Husband and wife team on and off screen John Krasinski (who also directs) and Emily Blunt credibly bring real shared parenthood to the table. Their primary focus is the children and it's not a stretch to consider the origin of this story as the anxiety created by a baby crying in public. As to the children we are given an impressively troubled teenager in Millicent Simmonds who's emotively driven judgement can cast safety by the way and Noah Jupe, the sole good thing about Suburbicon, who might not stretch his young boy coping with a weirding world but fills it believably.

Perhaps the best thing to do here is an unfair comparison. The film Descent played on the notion of the fatality of sound and effectively wasted the opportunity to compel prospective scream queens to scream silently.
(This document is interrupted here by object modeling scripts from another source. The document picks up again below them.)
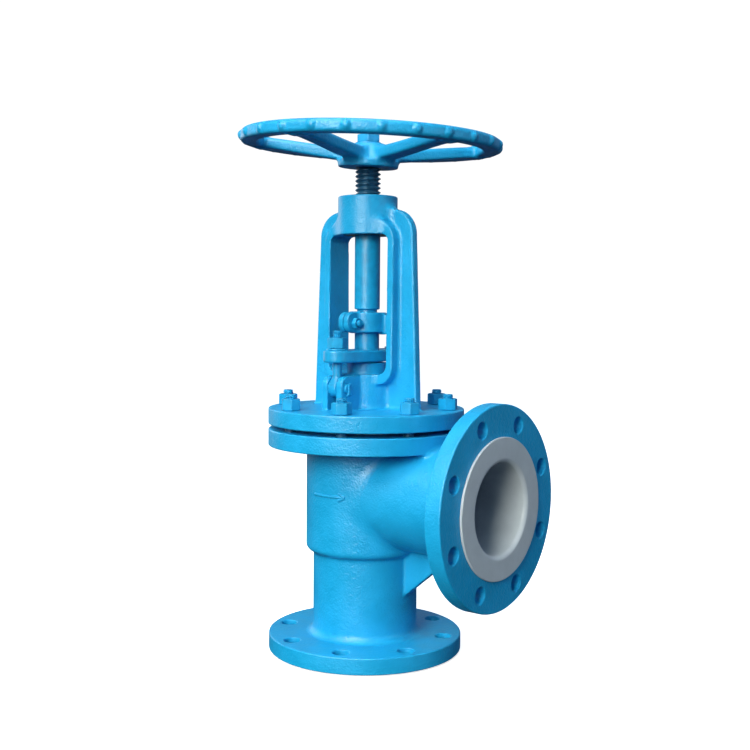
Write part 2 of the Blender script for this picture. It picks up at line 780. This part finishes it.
def bonnet_field(points):
    """Boss, ears, rim round the window, web outside it and collar, blended and cut through.

    The web's sides lean in from a foot on the cover, by `lean` over `rise`, and the rim's half depth
    falls with height.
    """
    x, y, z = points.T
    out = np.hypot(x, y)
    wide, deep = np.abs(x), np.abs(y)
    base = corner(out - 86, between(z, BONNET_LOW + 3, BONNET_TOP - SINK), 1)
    boss = np.maximum(out - BOSS, between(z, BONNET_LOW + 4, BOSS_TOP + 1))
    ears = corner(deep - EAR_TIP, z - EAR_TOP, 10.5)
    ears = corner(ears, between(wide, EAR_IN, EAR_OUT), 1.6)
    ears = np.maximum(ears, np.maximum(20 - deep, BONNET_LOW + 5 - z))
    foot, foot_z, rise, lean, slant = 72.3, 262.65, 225.35, 8.9, 225.53
    side = ((wide - foot) * rise + (z - foot_z) * lean) / slant
    web = corner(corner(side, z - SHOULDER_TOP, 26.5), deep - 5, 1.8)
    web = np.maximum(web, BONNET_LOW + 5 - z)
    half = 18 - 1.5 * (z - BOSS_TOP) / (WINDOW_TOP - BOSS_TOP)
    rim_wide, rim_low, rim_top = wide - 48, 299 - z, z - 476.2
    outer = np.maximum(corner(rim_wide, rim_low, 19), corner(rim_wide, rim_top, 23.5))
    rim = corner(outer, deep - half, 1.5)
    collar = corner(out - COLLAR, between(z, WINDOW_TOP - 12, COLLAR_TOP), 1.6)
    shell = blend(base, boss, 6)
    shell = blend(shell, ears, 1.6)
    shell = blend(shell, web, 5)
    shell = blend(shell, rim, 4)
    shell = blend(shell, collar, 10)
    shell = corner(shell, -window_field(x, z), 0.9)
    slot = np.maximum(wide - EAR_IN, np.maximum(37 - deep, BONNET_TOP + 2 - z))
    return np.maximum(shell, -slot)


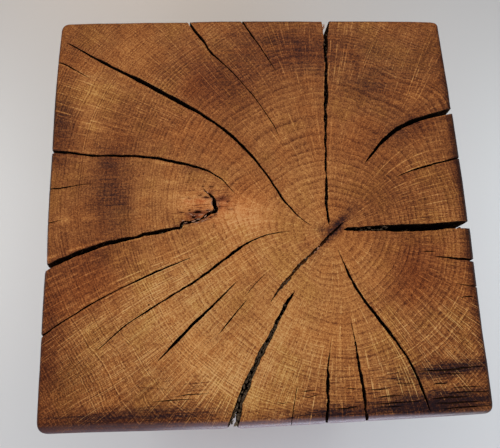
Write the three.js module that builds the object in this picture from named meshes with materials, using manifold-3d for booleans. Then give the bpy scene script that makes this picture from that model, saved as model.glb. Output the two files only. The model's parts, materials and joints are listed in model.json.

Was it the premise at fault there? None of the characters had to be where they were (part of the point as they were the invaders but still) and came across as bodies for the count. Here everything about life is at stake and, when really questioned might not be worth the fight.

That and the fact that when I wasn't guarding my tongue against my own teeth I was gaping and shrinking from the screen for almost all of the ninety-six minutes I was in front of it. This is cinema.